Re-listening to conference calls often allows you to pick up on things you didn't hear the first time around. With Starbucks (NASDAQ:SBUX) set to report its third-quarter earnings later this month, I decided it was worth brushing up on how Starbucks fared last quarter. Therefore, I got out Starbuck's second-quarter conference call and settled in for the hour marathon ahead. About five minutes in, I bolted up in my seat when I heard CEO Howard Schultz say this:
Despite currently operating over 20,000 Starbucks stores in 64 countries, our research clearly demonstrates that Starbucks still accounts for very small share of total global coffee occasions and that we are significantly under-stored in many markets, including North America, China, Brazil and India, today our fastest growing international markets.
Wait, Starbucks is under-stored in North America? Is that the same North America that includes the United States? Sure, Starbucks has a lot of room to grow in China, Brazil, and India, but the United States? Come on, Howard. In Manhattan alone, there are 201 Starbucks, one for nearly every street corner. To be exact, as of Sept. 29, 2013, there was a combined 11,457 company-owned and licensed Starbucks locations in the U.S.

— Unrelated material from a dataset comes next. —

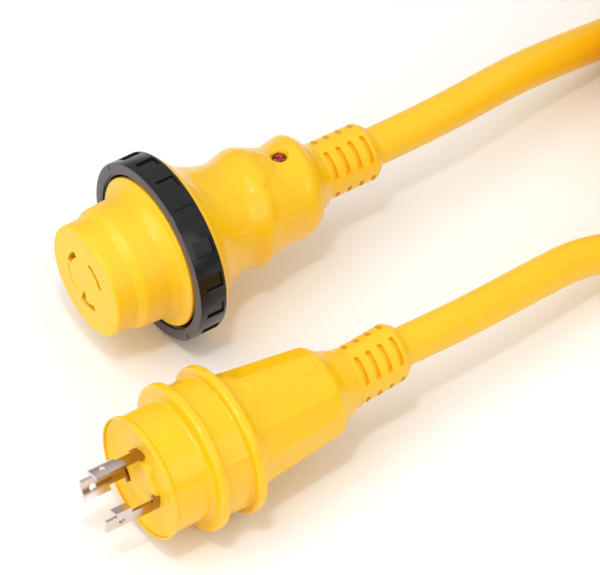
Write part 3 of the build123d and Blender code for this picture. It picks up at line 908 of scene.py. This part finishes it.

Why Schultz may actually not be crazy
I wasn't the only one shocked by that comment, as the first question of the Q&A session dealt with the U.S. being "under-stored." Schultz's response was actually quite convincing and offered an angle I had not considered:
We believe in the incrementality of creating new dayparts, fulfilling the needs that customers have other than the peak morning period and as a result of that, we can put Starbuck stores in areas that previously we probably thought would not be kind of stores that we would have gone after because they were morning day-part driven.
Starbucks in fact is currently making a huge push into lunch and evening hours. Starbucks has already successfully rolled out several La Boulange bakery items just this year, and it has expressed intentions of carrying that success later into the day with new offerings. Most of Starbucks' new beverages have also been more lunch/dinner-oriented, as offerings like Teavana iced tea and Fizzio soda are traditionally consumed later in the day. Additionally, Starbucks already has been testing the evening market with wine and beer for years.
All day dynamic and premium quality provides potential for more stores
To believe that Starbucks is under-stored in the U.S., you have to believe that Starbucks will successfully become an all-day destination.
McDonald's (NYSE:MCD) expansion into breakfast, beginning with the introduction of the Egg McMuffin in 1972, has partially, but not completely, enabled the company to increase its U.S. presence. Offering food for all parts of the day simply increases your potential market.
All-day offerings also have the potential to drastically increase each location's annual sales. In 2012, McDonald's average unit volume (AUV) was $2.5 million in sales, which is nearly three times more than Starbucks' 2012 AUV of $875 million.
Further potential for expansion is made possible by Starbucks' hallmark premium nature, which could allow the company to ride the recent shift in consumer behavior toward healthy, premium brands (think Whole Foods, Panera, and Chipotle).
Consider this: if Starbucks maintains only half of the 8.22% CAGR (compound annual growth rate) it has sported over the past decade, it would only take 14 years to hit 20,000 U.S. locations.
The Foolish takeaway
Maybe Howard Schultz isn't as crazy as I originally thought. While Starbucks is unlikely to sustain the remarkable CAGR it has achieved over the past decade, the United States should still continue to be a robust growth market for Starbucks, making the future an exciting time for Starbucks investors.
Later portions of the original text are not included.